We’re living in a world where information overload dominates people lives, and the question of how to create an easy-to-use product experience often seems rhetorical. Enterprise level web applications are not exception.
Many SaaS tools on the market claim to optimize your working experience, boost your productivity, increase company metrics and so on. In reality, after you log into application, you’re immediately bombarded with notifications (email & in-app), onboarding tips, ambiguous dashboards that raise more questions than answers. Everything screams for your attention.
Now tell me, how can you be productive and focused in such a noisy environment?
But it doesn’t have to be that way. I’ve been working with enterprise software for quite a while now. And I do believe there’s an answer - a human-centered design.
The term was coined by IDEO. It's a process that starts with the people you're designing for and ends with new solutions that are tailor-made to suit their needs.
Human-centered design isn’t a perfectly linear process, and every project has its own character.
I managed to adapt human-centered design to enterprise software with a few modifications, and the results have been amazing so far.
So, let me show you my version of it.
No matter what kind of design challenge you’ve got, you’ll move through three main phases:
Prototype & Learn
Let’s talk about each phase in more details.
In this phase, you get to know your target audience better, their frustrations, goals and how you want to make them feel when using your product.
No matter what you do, your cool new product will not succeed if you are making stuff nobody wants.
To make stuff people want, you have to spend time exploring peoples’ needs and developing empathy.
Here you identify opportunities for design, generate hypotheses (sketching) and decide which hypotheses are worth to pursue.
During the ideation phase, you should give yourself permission to explore lots of different possibilities so that the right answer can reveal itself.
3. Prototype & Learn
This is where you build a quick prototype, share it immediately, and keep on learning. Since prototypes are meant only to convey an idea—not to be perfect—you can quickly move through a variety of iterations, building on what you’ve learned from the people you’re designing for.
You’ll also find yourself frequently shifting gears through the process, and as you work through its three phases.
You’ll come to an understanding that your first idea doesn’t matter that much and it’s going to change. And that’s good. As long as you’re learning, it’s not a true failure.

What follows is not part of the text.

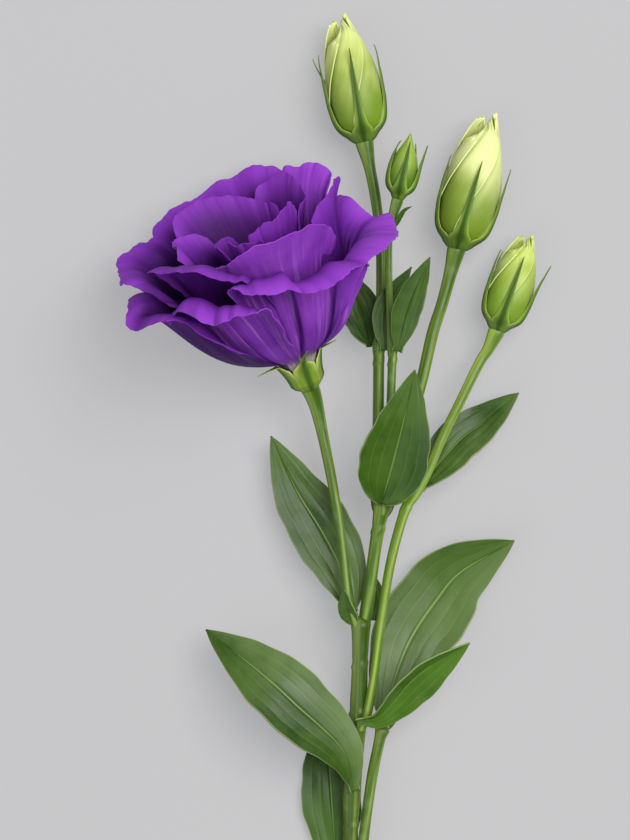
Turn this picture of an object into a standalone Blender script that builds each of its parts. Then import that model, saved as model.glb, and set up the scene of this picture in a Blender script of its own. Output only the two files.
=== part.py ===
"""Lisianthus spray, cut and laid on a surface: one open double flower, four buds and their leaves.

The stems run along +Y, from the cut end to the topmost bud, and the surface they lie on is z = 0.
Sizes and places are in millimetres, and MM turns them into Blender's metres. Each route, leaf and
petal is placed in the plant's own coordinates, and the empty named plant carries them all, so that
the origin ends under the middle of the whole plant.
"""
import math

import bpy
import numpy as np

MM = 0.001

# Driving dimensions.
LEAF_THICKNESS = 0.5
PETAL_THICKNESS = 0.42
SEPAL_THICKNESS = 0.5
STEM_STEP = 5.5           # spacing of the rings along a stem

# The flower: where its petals spring from, and how its axis stands.
FLOWER_BASE = np.array([-2.2, 10.8, 14.8])
FLOWER_LEAN = math.radians(22)    # towards -X, seen from above
FLOWER_RISE = math.radians(28)    # above the surface

GREEN = (0.10, 0.22, 0.035, 1)
LEAF_GREEN = (0.06, 0.16, 0.03, 1)
BUD_GREEN = (0.52, 0.66, 0.20, 1)
PURPLE = (0.16, 0.02, 0.42, 1)


def material(name, colour, roughness):
    made = bpy.data.materials.new(name)
    made.use_nodes = True
    shader = made.node_tree.nodes["Principled BSDF"]
    shader.inputs["Base Color"].default_value = colour
    shader.inputs["Roughness"].default_value = roughness
    shader.inputs["Metallic"].default_value = 0.0
    return made


def clear_scene():
    for obj in list(bpy.data.objects):
        bpy.data.objects.remove(obj)


def unit(v):
    v = np.asarray(v, float)
    return v / np.linalg.norm(v, axis=-1, keepdims=True)


def smooth_route(points, step):
    """Points about step apart on the Catmull-Rom curve through points, whose columns may hold more
    than a place, such as a radius."""
    p = np.asarray(points, float)
    p = np.vstack([2 * p[0] - p[1], p, 2 * p[-1] - p[-2]])
    found = []
    for a, b, c, d in zip(p, p[1:], p[2:], p[3:]):
        count = max(1, round(np.linalg.norm((c - b)[:3]) / step))
        t = (np.arange(count) / count)[:, None]
        found.append(0.5 * (2 * b + (c - a) * t + (2 * a - 5 * b + 4 * c - d) * t**2
                            + (3 * b - a - 3 * c + d) * t**3))
    return np.vstack(found + [p[-2:-1]])


def place(obj, finish, plant):
    bpy.context.scene.collection.objects.link(obj)
    obj.data.materials.append(finish)
    obj.parent = plant
    return obj


def stem(name, route, finish, plant):
    """A round stem: route holds x, y, z and the radius there."""
    points = smooth_route(route, STEM_STEP)
    curve = bpy.data.curves.new(name, "CURVE")
    curve.dimensions = "3D"
    curve.bevel_depth = MM
    curve.bevel_resolution = 2
    curve.use_fill_caps = True
    spline = curve.splines.new("POLY")
    spline.points.add(len(points) - 1)
    for at, (x, y, z, radius) in zip(spline.points, points):
        at.co = (x * MM, y * MM, z * MM, 1)
        at.radius = radius
    return place(bpy.data.objects.new(name, curve), finish, plant)


def sheet(name, grid, thickness, finish, plant, wrap=False):
    """A closed solid from a grid of points, rows by columns, given its thickness on both sides."""
    rows, columns = grid.shape[:2]
    index = np.arange(rows * columns).reshape(rows, columns)
    if wrap:
        index = np.hstack([index, index[:, :1]])
    quads = np.stack([index[:-1, :-1], index[:-1, 1:], index[1:, 1:], index[1:, :-1]], axis=-1)
    mesh = bpy.data.meshes.new(name)
    mesh.from_pydata((grid.reshape(-1, 3) * MM).tolist(), [], quads.reshape(-1, 4).tolist())
    mesh.shade_smooth()
    obj = place(bpy.data.objects.new(name, mesh), finish, plant)
    solid = obj.modifiers.new("thickness", "SOLIDIFY")
    solid.thickness = thickness * MM
    solid.offset = 0
    return obj


# Leaves: opposite pairs, ovate, with no stalk, springing from the nodes of the stems.

def leaf_grid(midrib, width, widest, face, fold, wave, rows=9, columns=5):
    """A leaf blade: midrib is a smooth route from base to tip, width the greatest width, widest how
    far up it is, face the way the upper side looks, fold how far the halves rise from the midrib, and
    wave the ripple of the edges."""
    line = smooth_route(midrib, 1.5)
    length = np.concatenate([[0], np.cumsum(np.linalg.norm(np.diff(line, axis=0), axis=1))])
    v = np.linspace(0.0, 0.985, rows)
    spine = np.stack([np.interp(v * length[-1], length, line[:, k]) for k in range(3)], axis=-1)
    along = unit(np.gradient(spine, axis=0))
    side = unit(np.cross(along, np.asarray(face, float)))
    up = np.cross(side, along)
    power = math.log(0.5) / math.log(widest)
    half = np.maximum(width / 2 * np.sin(np.pi * v**power) ** 0.85, 0.7)
    u = np.linspace(-1, 1, columns)
    lift = fold * np.abs(u) ** 1.3 + wave * np.sin(3 * np.pi * v[:, None] + 2.2 * u) * u**2
    return (spine[:, None] + side[:, None] * (half[:, None] * u)[..., None]
            + up[:, None] * (half[:, None] * lift)[..., None])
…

Iteration keeps you nimble, responsive, and trains you focus on getting the idea and, after a few passes, every detail just right. If you aimed for perfection each time you built a prototype or shared an idea, you’d spend ages refining something whose validity was still in doubt.
In almost 7 years of work with enterprise software, I’ve successfully used the human-centered design process to create products, services, experiences, and social enterprises where people and their desires are at the core.
Make it. Failure is an incredibly powerful tool for learning. Designing experiments, prototypes, and interactions and testing them is at the heart of human-centered design.
Thomas Edison put it well when he said, “I have not failed. I’ve just found 10,000 ways that won’t work.” And for human-centered designers, sorting out what won’t work is part of finding what will.
Fail early to succeed sooner. The point is to put something out into the world and then use it to keep learning, keep asking, and keep testing. When human-centered designers get it right, it’s because they got it wrong first.
Most of UX challenges are invisible. The act of making something (through prototyping) reveals opportunities and complexities that you’d never have guessed were there.
If you’re spending the bulk of your time looking at sketches, wireframes or discussing static pages, you’re making way too many assumptions. Prototype your hypothesis, share it with others, and learn from it. Rinse and repeat.
Don’t be obsessed with processes too much. People forget that Progress over Process matters more than vice-versa. It happens a lot with many methodologies such as Agile or Scrum.